More to the point, where's the reparation? No, I don't mean apology. Apologies are not worth the air they're written on, and anyway, everybody's doing them.
Bill Clinton apologised for slavery, the Vatican apologised to the Jews, (although not, yet, to the millions of women they burned into crispy dead critters during the Witch Craze of the Middle Ages) and the Taoiseach apologised to the victims of child abuse.
None of this contrition seemed to make anybody feel better and most of the victims and descendents of victims effectively retorted: "Too little, too late."
CONTRITION is an over-rated virtue. Judges are always sticking tougher sentences on people who don't show contrition. Me, I've seen enough crocodile tears in my time to be unimpressed by someone showing contrition. Reparation is much more to the point and much better for the offender, too.
That's why two of my all-time heroes are a murderer and a maritally-unfaithful perjurer who leaked secrets to a call-girl who was also sleeping with a Russian spy.
The perjurer's name was Profumo, a Minister in London's Houses of Parliament who, back in the swinging '60s, told state secrets that didn't amount to a hill of beans to Christine Keeler (who also didn't amount to a hill of beans but for a time was notorious and regarded as beautiful, which she wasn't) who was part of a kind of a conspiracy oh, you don't want to know.

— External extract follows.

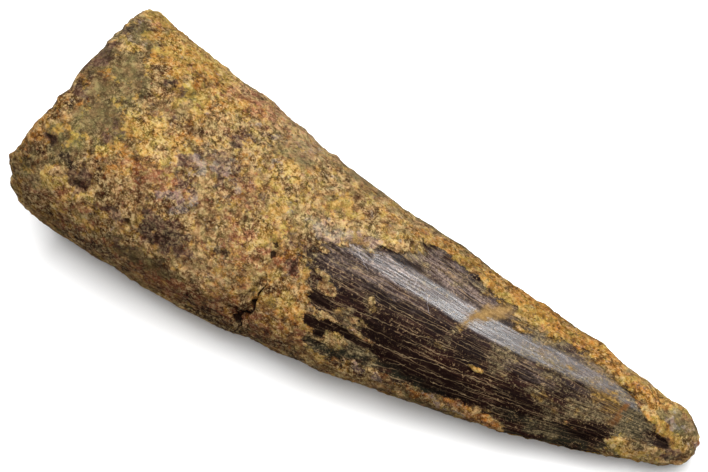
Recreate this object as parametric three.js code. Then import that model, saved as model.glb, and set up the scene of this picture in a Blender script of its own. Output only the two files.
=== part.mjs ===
// A large conical reptile tooth, fossilised in sandstone: its broken root and its crown,
// crusted with cemented sand, which has come away in a window over the fluted enamel on each
// broad face. Millimetres, +Z up. The tooth lies on a broad face with its axis along X, the
// root at -X and the tip at +X, and its convex edge is on -Y. The origin is under the middle
// of its box, on the surface that it rests on.
//
// Places on the tooth are given as a distance from the root's furthest splinter and as
// degrees around the axis: 0 is the concave edge, 90 the top, 180 the convex edge and 270
// the underside.
import * as THREE from "three";
import { ImprovedNoise } from "three/addons/math/ImprovedNoise.js";

// ---- Driving dimensions ------------------------------------------------------------------
const LENGTH = 100.7;
const TIP_ROUNDING = 4.6; // the worn tip is an ellipsoid this long
const RIM_WEAR = 0.4; // how far the edge of the break is worn back
const RIM_REACH = 25; // how far up the root the sections still slant with the break
const COARSE_LUMPS = { size: 7, height: 0.6 };
const FINE_LUMPS = { size: 3, height: 0.5 };
const ENAMEL_SMOOTHNESS = 0.9; // the share of the lumps that is missing on the enamel
const LEDGE_WIDTH = 1.1;
const FLUTES = { count: 32, depth: 0.05, from: 40, full: 50, worn: 84, gone: 94 };
const KEEL = { height: 0.35, degrees: 9, from: 40, full: 60 };

// The tooth's outline along its axis: [distance, concave edge, convex edge, top, underside,
// squareness]. The edges are Y, the top and underside Z, and a squareness of 2 is an ellipse.
const SECTIONS = [
  [0, 17.6, -15.7, 26.0, 0.9, 2.55],
  [5, 17.2, -16.0, 26.2, 0.2, 2.55],
  [9, 16.4, -16.2, 26.2, 0.0, 2.5],
  [18, 15.1, -16.7, 25.6, -0.35, 2.5],
  [27, 14.4, -16.5, 24.4, -0.4, 2.45],
  [35, 13.2, -15.8, 23.0, -0.4, 2.35],
  [43, 12.6, -14.7, 21.5, -0.4, 2.25],
  [52, 12.1, -13.4, 20.0, -0.35, 2.15],
  [60, 11.7, -11.8, 18.4, -0.2, 2.1],
  [69, 11.1, -9.7, 16.6, 0.0, 2.05],
  [77, 11.0, -7.5, 14.7, 0.2, 2.0],
  [85, 10.2, -4.7, 12.6, 0.5, 2.0],
  [91, 9.8, -2.0, 10.9, 0.7, 2.0],
  [96, 9.4, 0.3, 9.4, 0.8, 2.0],
  [101, 8.9, 1.0, 8.4, 0.9, 2.0],
];

// The broken rim: [degrees, distance].
const RIM = [
  [0, 3.8],
  [45, 3.6],
  [90, 3.0],
  [120, 1.8],
  [135, 1.0],
  [152, 0.3],
  [165, 0.5],
  [180, 1.2],
  [190, 3.0],
  [205, 4.8],
  [225, 5.0],
  [270, 4.4],
  [315, 4.0],
  [360, 3.8],
];
// Steps in the rim, where splinters have broken off: [from degrees, to degrees, set back].
const SPLINTERS = [
  [34, 66, 0.5],
  [79, 85, 0.4],
  [97, 104, 0.5],
  [212, 240, 0.8],
  [290, 306, 0.6],
];
// The break from its rim inwards: [share of the way out, how far it is sunk]. The wall of
// the root stands around the pulp cavity, which is full of sandstone.
const BREAK = [
  [0.93, -0.2],
  [0.7, 0.2],
  [0.6, 1.2],
  [0.3, 1.5],
];
const BREAK_HEART = 1.6;

// Where the crust has come away, to a given depth: outlines of [distance, degrees].
const BARE = [
  {
    depth: 0.5, // the enamel of the upper face
    outline: [
      [40, 101],
      [46, 89],
      [51, 81],
      [54, 75],
      [57, 55],
      [67, 54],
      [70, 64],
      [86, 62],
      [89, 70],
      [93, 94],
      [98, 126],
      [94, 147],
      [90, 139],
      [90, 170],
      [85, 180],
      [77, 170],
      [68, 172],
      [61, 160],
      [48, 162],
      [46, 126],
    ],
  },
  {
    depth: 0.5, // the enamel of the underside
    outline: [
      [46, 240],
      [58, 205],
      [76, 212],
      [88, 204],
      [93, 250],
      [88, 312],
      [72, 322],
      [60, 306],
      [52, 288],
    ],
  },
  {
    depth: 0.25, // the smooth surface of the root beside the break
    outline: [
      [-2, 66],
      [8, 78],
      [12, 88],
      [13, 112],
      [8, 124],
      [-2, 124],
    ],
  },
];

// Lumps and pits in the surface: [distance, degrees, radius, height].
const BLEMISHES = [
  [37.5, 20, 1.5, 0.9],
  [31.5, 14, 1.8, 0.45],
  [6, 26, 2.2, 0.4],
  [1, 150, 2, 0.4],
  [90, 50, 2.2, 0.6],
  [97, 30, 2.6, 0.45],
  [47, 108, 1.8, 0.5],
  [49, 146, 1.9, 0.45],
  [38.5, 167, 2.2, -1.3],
  [39, 108, 1.6, -0.9],
  [4.5, 126, 1.9, -0.8],
  [15, 74, 1.6, -0.8],
  [11.5, 138, 2.6, -0.5],
  [84.5, 200, 2, 0.6],
  [30, 200, 3.5, 0.45],
  [24, 250, 3.2, -0.8],
  [30, 222, 2.4, 0.6],
  [52, 210, 2, -0.7],
  [17, 320, 2.8, 0.6],
];

// A crack across the convex side of the root.
const CRACK = { at: 40, from: 126, to: 182, width: 0.9, depth: 1.4, wander: 0.35, bends: 5 };

// ---- Mesh density ------------------------------------------------------------------------
const COLUMNS = 64;
const ROOT_RINGS = 26;
const CRACK_RINGS = 4;
const CROWN_RINGS = 37;
const TIP_RINGS = 6;

// ---- The smooth form ---------------------------------------------------------------------
const { clamp, degToRad, smoothstep } = THREE.MathUtils;

// A smooth curve through rows of [place, value, value, ...].
function curveThrough(rows) {
  const places = rows.map((row) => row[0]);
  const values = rows.flatMap((row) => row.slice(1));
  return new THREE.CubicInterpolant(places, values, rows[0].length - 1);
}

const sections = curveThrough(SECTIONS);
const rim = curveThrough(RIM);

function rimAt(degrees) {
  const broken = SPLINTERS.find(([from, to]) => degrees > from && degrees < to);
  return rim.evaluate(degrees)[0] + (broken ? broken[2] : 0);
}

function formAt(distance, degrees) {
  const [concave, convex, top, underside, squareness] = sections.evaluate(distance);
  const pastBody = clamp((distance - LENGTH) / TIP_ROUNDING + 1, 0, 1);
  const closing = Math.sqrt(1 - pastBody * pastBody) / 2;
  const across = Math.cos(degToRad(degrees));
  const up = Math.sin(degToRad(degrees));
  const bulge = (share) => Math.sign(share) * Math.abs(share) ** (2 / squareness) * closing;
  return new THREE.Vector3(
    distance,
    (concave + convex) / 2 + (concave - convex) * bulge(across),
    (top + underside) / 2 + (top - underside) * bulge(up),
  );
}

// The way out of the smooth form, from small steps along and around it.
function outwardAt(distance, degrees) {
  const step = 0.2;
  const inBody = clamp(distance, 2 * step, LENGTH - 2 * step);
  const along = formAt(inBody + step, degrees).sub(formAt(inBody - step, degrees));
  const around = formAt(inBody, degrees + step).sub(formAt(inBody, degrees - step));
  return around.cross(along).normalize();
}

// ---- The relief --------------------------------------------------------------------------
const noise = new ImprovedNoise();

// The way from one place on the tooth to another, in millimetres along and around it.
function stepBetween(from, to) {
  const [concave, convex, top, underside] = sections.evaluate(from[0]);
  const millimetresPerDegree = degToRad((concave - convex + top - underside) / 4);
  return new THREE.Vector2(to[0] - from[0], (to[1] - from[1]) * millimetresPerDegree);
}

// How far a place lies inside an outline, and below zero how far outside.
function depthInside(outline, place) {
  const corners = outline.map((corner) => stepBetween(place, corner));
  let nearest = Infinity;
  let inside = false;
  corners.forEach((corner, i) => {
    const next = corners[(i + 1) % corners.length];
    const side = next.clone().sub(corner);
    const share = clamp(-corner.dot(side) / side.lengthSq(), 0, 1);
    nearest = Math.min(nearest, side.clone().multiplyScalar(share).add(corner).length());
    if (corner.y > 0 !== next.y > 0) {
      const crossing = corner.x - (corner.y / side.y) * side.x;
      if (crossing > 0) inside = !inside;
    }
  });
  return inside ? nearest : -nearest;
}

function bareness(outline, place) {
  return smoothstep(depthInside(outline, place), -LEDGE_WIDTH / 2, LEDGE_WIDTH / 2);
}

function lumpsAt({ size, height }, point) {
  return height * noise.noise(point.x / size, point.y / size, point.z / size);
}

function fluteAt(distance, degrees) {
  const begun = smoothstep(distance, FLUTES.from, FLUTES.full);
  const kept = 1 - smoothstep(distance, FLUTES.worn, FLUTES.gone);
  return begun * kept * FLUTES.depth * Math.cos(degToRad(degrees * FLUTES.count));
}

function keelAt(distance, degrees) {
  const offKeel = Math.abs(((degrees + 90) % 180) - 90);
  const fade = smoothstep(distance, KEEL.from, KEEL.full);
  return fade * KEEL.height * Math.max(1 - offKeel / KEEL.degrees, 0);
}

function blemishesAt(place) {
  let height = 0;
  for (const [distance, degrees, radius, rise] of BLEMISHES) {
    const away = stepBetween(place, [distance, degrees]).length();
    height += rise * (1 - smoothstep(away, 0, radius));
  }
  return height;
}

// How far around the crack a place is, from 0 at one end to 1 at the other.
function crackShare(degrees) {
  return clamp((degrees - CRACK.from) / (CRACK.to - CRACK.from), 0, 1);
}

function crackBend(degrees) {
  return CRACK.wander * Math.sin(Math.PI * CRACK.bends * crackShare(degrees));
}

function crackAt(distance, degrees) {
  const away = Math.abs(distance - CRACK.at - crackBend(degrees));
  const depth = CRACK.depth * Math.abs(Math.sin(Math.PI * crackShare(degrees))) ** 0.5;
  return -depth * Math.max(1 - away / (CRACK.width / 2), 0);
}

function reliefAt(distance, degrees) {
  const place = [distance, degrees];
  const form = formAt(distance, degrees);
  let height = keelAt(distance, degrees) + blemishesAt(place) + crackAt(distance, degrees);
  let crust = 1;
  for (const { depth, outline } of BARE) {
    const bare = bareness(outline, place);
    height += bare * (fluteAt(distance, degrees) - depth);
    crust -= bare * ENAMEL_SMOOTHNESS;
  }
  return height + crust * (lumpsAt(COARSE_LUMPS, form) + lumpsAt(FINE_LUMPS, form));
}

function surfaceAt(distance, degrees, sunk = 0) {
  const height = reliefAt(distance, degrees) - sunk;
  return formAt(distance, degrees).addScaledVector(outwardAt(distance, degrees), height);
}

// ---- The solid ---------------------------------------------------------------------------
const vertices = [];
const triangles = [];

function addVertex(point) {
  vertices.push(point.x, point.y, Math.max(point.z, 0)); // flat where it rests
  return vertices.length / 3 - 1;
}

function addRing(pointAt) {
  const first = vertices.length / 3;
  for (let i = 0; i < COLUMNS; i++) addVertex(pointAt((360 * i) / COLUMNS));
  return first;
}

function addBand(a, b) {
  for (let i = 0; i < COLUMNS; i++) {
    const j = (i + 1) % COLUMNS;
    triangles.push(a + i, a + j, b + j, a + i, b + j, b + i);
  }
}

function evenly(from, to, count) {
  return Array.from({ length: count }, (_, i) => from + ((to - from) * i) / count);
}

// Where the rings stand: close together at the crack, and closing in on the tip.
function ringStops() {
  const crackStart = CRACK.at - CRACK.width;
  const crackEnd = CRACK.at + CRACK.width;
  const bodyEnd = LENGTH - TIP_ROUNDING;
  const tipTurns = evenly(0, 90, TIP_RINGS);
  return [
    ...evenly(0, crackStart, ROOT_RINGS),
    ...evenly(crackStart, crackEnd, CRACK_RINGS),
    ...evenly(crackEnd, bodyEnd, CROWN_RINGS),
    ...tipTurns.map((turn) => bodyEnd + TIP_ROUNDING * Math.sin(degToRad(turn))),
  ];
}

// How far from the root a ring is at some degrees: it slants beside the break, and bends
// with the crack.
function ringDistance(stop, degrees) {
  const slant = rimAt(degrees) * Math.max(1 - stop / RIM_REACH, 0);
  const nearCrack = clamp(2 - Math.abs(stop - CRACK.at) / CRACK.width, 0, 1);
  return stop + slant + crackBend(degrees) * nearCrack;
}

function addSide() {
  let last = null;
  for (const stop of ringStops()) {
    const sunk = stop === 0 ? RIM_WEAR : 0;
    const ring = addRing((degrees) => surfaceAt(ringDistance(stop, degrees), degrees, sunk));
    if (last !== null) addBand(last, ring);
    last = ring;
  }
  const tip = addVertex(formAt(LENGTH, 0));
  for (let i = 0; i < COLUMNS; i++) triangles.push(last + i, last + ((i + 1) % COLUMNS), tip);
}

// The broken end, from the first ring inwards.
function addBreak() {
  const [concave, convex, top, underside] = sections.evaluate(0);
  const middle = new THREE.Vector3(rimAt(90), (concave + convex) / 2, (top + underside) / 2);
  let last = 0;
  for (const [share, sunk] of BREAK) {
    const ring = addRing((degrees) => {
      const edge = surfaceAt(rimAt(degrees), degrees, RIM_WEAR);
      const point = middle.clone().lerp(edge, share);
      point.x += sunk + lumpsAt(FINE_LUMPS, point);
      return point;
    });
    addBand(ring, last);
    last = ring;
  }
  const heart = addVertex(middle.setX(middle.x + BREAK_HEART));
  for (let i = 0; i < COLUMNS; i++) triangles.push(heart, last + ((i + 1) % COLUMNS), last + i);
}

addSide();
addBreak();

const geometry = new THREE.BufferGeometry()
  .setAttribute("position", new THREE.Float32BufferAttribute(vertices, 3))
  .setIndex(triangles);
geometry.computeBoundingBox();
const middle = geometry.boundingBox.getCenter(new THREE.Vector3());
geometry.translate(-middle.x, -middle.y, 0);

const tooth = new THREE.Mesh(
  geometry,
  new THREE.MeshStandardMaterial({ color: 0x8f6c35, roughness: 0.85, metalness: 0 }),
);
tooth.name = "tooth";

const group = new THREE.Group();
group.add(tooth);

export default group;
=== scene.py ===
# A spinosaurus tooth from a sandstone bed, lying on its side: the long conical crown with
# its dark enamel, and the broken root, both crusted with cemented sand.
import math

import bpy
import numpy as np
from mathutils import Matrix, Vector


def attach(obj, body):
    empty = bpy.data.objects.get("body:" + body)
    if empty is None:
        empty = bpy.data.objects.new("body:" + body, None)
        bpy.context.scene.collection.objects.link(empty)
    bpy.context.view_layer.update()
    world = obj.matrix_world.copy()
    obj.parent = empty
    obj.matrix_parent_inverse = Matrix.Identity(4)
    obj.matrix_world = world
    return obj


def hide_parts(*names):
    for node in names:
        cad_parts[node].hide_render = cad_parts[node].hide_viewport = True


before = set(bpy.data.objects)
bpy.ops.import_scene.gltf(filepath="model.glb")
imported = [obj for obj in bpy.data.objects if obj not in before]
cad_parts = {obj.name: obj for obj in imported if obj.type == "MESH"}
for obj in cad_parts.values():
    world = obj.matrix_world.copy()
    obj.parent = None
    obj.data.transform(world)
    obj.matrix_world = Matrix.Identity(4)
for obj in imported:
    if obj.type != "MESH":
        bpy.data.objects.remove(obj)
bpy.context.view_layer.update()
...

It was all discount 007 stuff with suicides thrown in for emphasis. Just like Capone, who got done for tax evasion rather than mowing people down in basements using sub-machine-guns and obedient 'made men', Profumo got done because (shock, horror) he lied in Parliament.
From that day to this, he has worked for free or for a pittance, quietly serving the disadvantaged. Nobody can put a face on Profumo, because he hasn't publicised his moral turnaround. Profumo has done more for humanity as a result of being caught out than he would ever have done if he hadn't been caught out.
The same is true of my murderer hero: Jean Harris. Mrs Harris, divorced mother of two. School mistress. Mistress, too, of a doctor who invented the Scarsdale Diet, which swept the world just like the more recent Atkins regimen.
The minute he got famous and rich, the diet doctor traded in Mrs Harris for a younger model. Mrs Harris, understandably if not admirably, shot him. She then served more than a decade of a life sentence in a high security prison.
No picnic for a middle-aged woman used to a bit of deference. Her published prison letters detail the infinitely varied humiliations visited by systems and those they employ on prisoners they believe to be their social inferiors or superiors.
The royalties from her letters went to a foundation Mrs Harris set up to help the children of drug-addicted teen mothers she met in prison. Released, sick and in her late '60s, she continued to work for those children.
Shame and reparation are in decline. We have replaced them with punishment that doesn't work and compensation paid out of insurance policies.